Today we have U.S. forces in Korea and Japan, just as we did in 1953 when the fighting stopped. Our forces are modernized but organized today much as we were when North Korea and China had no means to project force against our maritime allies. Forces in Korea are well known for readiness to “fight tonight,” but Japan is no longer much of a sanctuary. North Korea’s capabilities, as well as those of China and Russia, now reach far beyond the Asian mainland. North Korea’s missiles and China’s “gray zone” maritime and aerial violations of Japanese territory give them a “standing start” capability for violent aggression.

In the face of Chinese and North Korean capabilities, potential conflict is as much a clear and present danger to Japan as it is to the Republic of Korea. Readiness to “fight tonight” is increasingly needed beyond the Korean Peninsula. China and North Korea now routinely project force beyond the Asian mainland as instruments of coercion and intimidation. Russia is a consistent, if less frequent, provocateur. Perhaps to remove any doubt about the Kim family’s intent, will and skill, North Korea recently deployed and employed a weapon of mass destruction—VX nerve gas—in Malaysia. Kim regularly launches missiles toward and over Japan, while his nuclear program continues. China exerts continuing and increasingly provocative air and sea incursions into Japanese territory with military aircraft and paramilitary maritime forces in a coercive, relentless “gray zone” campaign. The region’s issues and the range of deployed weapons systems in China and North Korea will ensure that Taiwan and Japan are drawn into any conflict that comes to Korea. U.S. and Japanese forces in Japan need to be ready to “fight tonight” as a combined force to deter and counter these compelling threats.

Japan’s adaptation to the growing threat includes the creation of a National Security Council staff, the creation of the Acquisition, Technology and Logistics Agency within the Ministry of Defense, and the creation of a new Joint Dynamic Defense doctrine. Japan developed command structures within the Ground Self Defense Force to allow for more rapid response and shifted forces from Northern Japan to the Southwest Islands. Their newly-activated Amphibious Rapid Deployment Brigade is essential to the defense of an archipelago of 6,852 islands. Our collocated air and missile defense headquarters are a vital component of defense. More work is needed to achieve the needed high degree of mutual support among Japan’s air, land and sea forces, and within the U.S.-Japan alliance. 

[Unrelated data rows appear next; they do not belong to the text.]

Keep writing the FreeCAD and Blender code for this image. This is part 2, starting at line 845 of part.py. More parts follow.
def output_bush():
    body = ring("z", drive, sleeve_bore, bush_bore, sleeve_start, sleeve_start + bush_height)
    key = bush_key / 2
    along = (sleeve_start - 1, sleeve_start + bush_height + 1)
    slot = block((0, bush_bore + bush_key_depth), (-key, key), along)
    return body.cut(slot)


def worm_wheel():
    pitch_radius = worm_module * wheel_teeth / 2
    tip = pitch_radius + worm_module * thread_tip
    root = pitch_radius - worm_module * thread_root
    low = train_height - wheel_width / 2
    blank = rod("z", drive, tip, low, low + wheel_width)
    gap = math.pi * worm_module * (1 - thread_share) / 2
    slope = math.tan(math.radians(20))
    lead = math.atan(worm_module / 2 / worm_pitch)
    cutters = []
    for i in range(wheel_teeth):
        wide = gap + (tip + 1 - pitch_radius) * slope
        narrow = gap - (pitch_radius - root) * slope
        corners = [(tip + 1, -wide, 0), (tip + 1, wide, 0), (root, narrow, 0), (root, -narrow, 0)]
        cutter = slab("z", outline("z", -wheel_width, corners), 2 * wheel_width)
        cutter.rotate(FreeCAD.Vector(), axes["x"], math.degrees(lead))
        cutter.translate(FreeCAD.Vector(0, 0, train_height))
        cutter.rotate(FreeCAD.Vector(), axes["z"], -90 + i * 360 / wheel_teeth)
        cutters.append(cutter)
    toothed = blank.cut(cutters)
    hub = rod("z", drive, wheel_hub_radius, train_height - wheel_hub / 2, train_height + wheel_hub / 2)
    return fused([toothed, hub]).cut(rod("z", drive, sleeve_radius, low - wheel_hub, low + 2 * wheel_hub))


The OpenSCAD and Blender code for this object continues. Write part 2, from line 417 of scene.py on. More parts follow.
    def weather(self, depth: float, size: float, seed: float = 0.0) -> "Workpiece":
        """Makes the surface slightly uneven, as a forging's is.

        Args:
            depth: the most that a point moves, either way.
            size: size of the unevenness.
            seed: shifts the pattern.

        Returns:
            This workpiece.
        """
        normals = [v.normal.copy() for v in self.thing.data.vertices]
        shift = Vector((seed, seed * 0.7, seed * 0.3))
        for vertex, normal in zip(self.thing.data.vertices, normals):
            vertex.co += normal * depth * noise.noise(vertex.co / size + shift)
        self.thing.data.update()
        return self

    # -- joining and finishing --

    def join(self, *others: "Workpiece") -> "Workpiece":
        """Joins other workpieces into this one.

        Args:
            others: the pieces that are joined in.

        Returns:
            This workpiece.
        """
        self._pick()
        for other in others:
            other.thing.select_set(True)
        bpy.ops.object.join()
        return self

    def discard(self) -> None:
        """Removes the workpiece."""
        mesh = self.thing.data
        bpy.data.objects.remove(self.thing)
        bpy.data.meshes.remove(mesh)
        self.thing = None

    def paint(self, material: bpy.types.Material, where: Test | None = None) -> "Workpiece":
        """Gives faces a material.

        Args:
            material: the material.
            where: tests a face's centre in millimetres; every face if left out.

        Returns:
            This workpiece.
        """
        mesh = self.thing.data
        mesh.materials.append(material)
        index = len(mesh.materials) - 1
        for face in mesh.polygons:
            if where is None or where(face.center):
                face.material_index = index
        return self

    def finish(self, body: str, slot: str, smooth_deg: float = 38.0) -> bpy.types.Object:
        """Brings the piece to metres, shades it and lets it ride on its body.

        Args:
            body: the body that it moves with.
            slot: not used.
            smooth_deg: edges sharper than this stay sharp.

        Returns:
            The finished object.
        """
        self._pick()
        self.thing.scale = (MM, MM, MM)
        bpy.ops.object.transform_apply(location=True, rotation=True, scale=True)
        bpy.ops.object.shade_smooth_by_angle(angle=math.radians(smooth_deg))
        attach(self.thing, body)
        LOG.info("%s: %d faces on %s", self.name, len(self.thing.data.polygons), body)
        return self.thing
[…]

U.S. forces in Japan are organized today, as was true at the Korean armistice, along service component lines, with Army, Navy, Air Force and Marine Corps commands all reporting to the Commander Indo-Pacific Command (USINDOPACOM). Japanese can truthfully say that they are as joint within Japan as the United States is.

We need an operationally capable joint U.S. command element in Japan that is charged with working daily with Japanese counterparts to develop the plans, organizations, doctrine and skills needed to ensure alliance forces are indeed ready to “fight tonight” as one force—joint and combined.

A joint command element has been suggested before, specifically making U.S. Forces Japan an operational command element. The response has been that it’s too expensive in terms of personnel and resources. Moreover, the idea of another sub-unified command in INDOPACOM (the other is Korea) commanded by (yet another) four-star general or admiral brings strong bureaucratic inter-service rivalry and political resistance. With these strong objections, it’s not at all likely that anything useful could be realized in any meaningful time frame by pursuit of a new four-star command element and its associated infrastructure, staffing and logistics.

Fortunately, there is another way to our goal that makes expanded use of forces and personnel already in Japan. Certain commands in the Western Pacific today, headed by lieutenant generals or vice sdmirals, are charged with maintaining the ability to act as a Joint Task Force Nucleus in time of need. Periodic exercises are done under INDOPACOM scrutiny to ensure readiness for this role. INDOPACOM maintains organized groups of personnel across its vast command with certain skill sets ready to immediately deploy as an augmentation cell when needed. The “nucleus” command element becomes officially and practically “joint” when the augmentation cell is joined. If conditions preclude deployment forward, the augmentation cell could be joined electronically.

III Marine Expeditionary Force is one of the service commands in Japan that is routinely tested by INDOPACOM for readiness to act as a Joint Task Force nucleus. The Seventh Fleet is another. When augmented by INDOPACOM’s Deployable Joint Task Force Augmentation Cell (DJTFAC, pronounced as “Digit FAC”) the needed nonresident skill sets are added to be a fully capable joint task force command element. Other senior service command elements in Japan should be full participants also, with the goal of enhancing capabilities to fight outnumbered and to assume a widely distributed nodal command structure to ensure resilience and redundancy. 

The III Marine Expeditionary Force is located in the contested Nansei Shoto—Okinawa Prefecture—spanning over one hundred islands over six hundred nautical miles forming the eastern boundary of the East China Sea. Expanding on its charged duty as an INDOPACOM Joint Task Force Nucleus, III MEF should be tasked to work with Japanese counterparts to develop the means for mutual support among the JSDF air, land and sea components. Development of this joint capability must be matched with combined capability development across all alliance forces. This will produce solid operational and tactical integration of maneuver and fires across all alliance forces and all warfighting domains. It will bring the capabilities of mutual support and cooperative engagement across all domains and forces. On this foundation we must develop contingency plans for the defense of the Nansei Shoto, and a better understanding within the alliance on capabilities, intentions, and expectations. Quarterly exercises, done in a cost-effective live-virtual-constructive training system, should be planned over a regular cycle to build readiness of both Japanese and U.S. commanders and their staffs, and to build a high level of mutual support and confidence among all forces across the alliance.

U.S. and Japanese forces should create a Standing Combined Maritime Joint Task Force (SCMJTF) as a platform and laboratory for rapid development of capabilities and capacity. Other nations, including but not limited to Australia, India, Singapore and Taiwan, should also join this force for various exercises and contingencies, including those of disaster response and humanitarian assistance.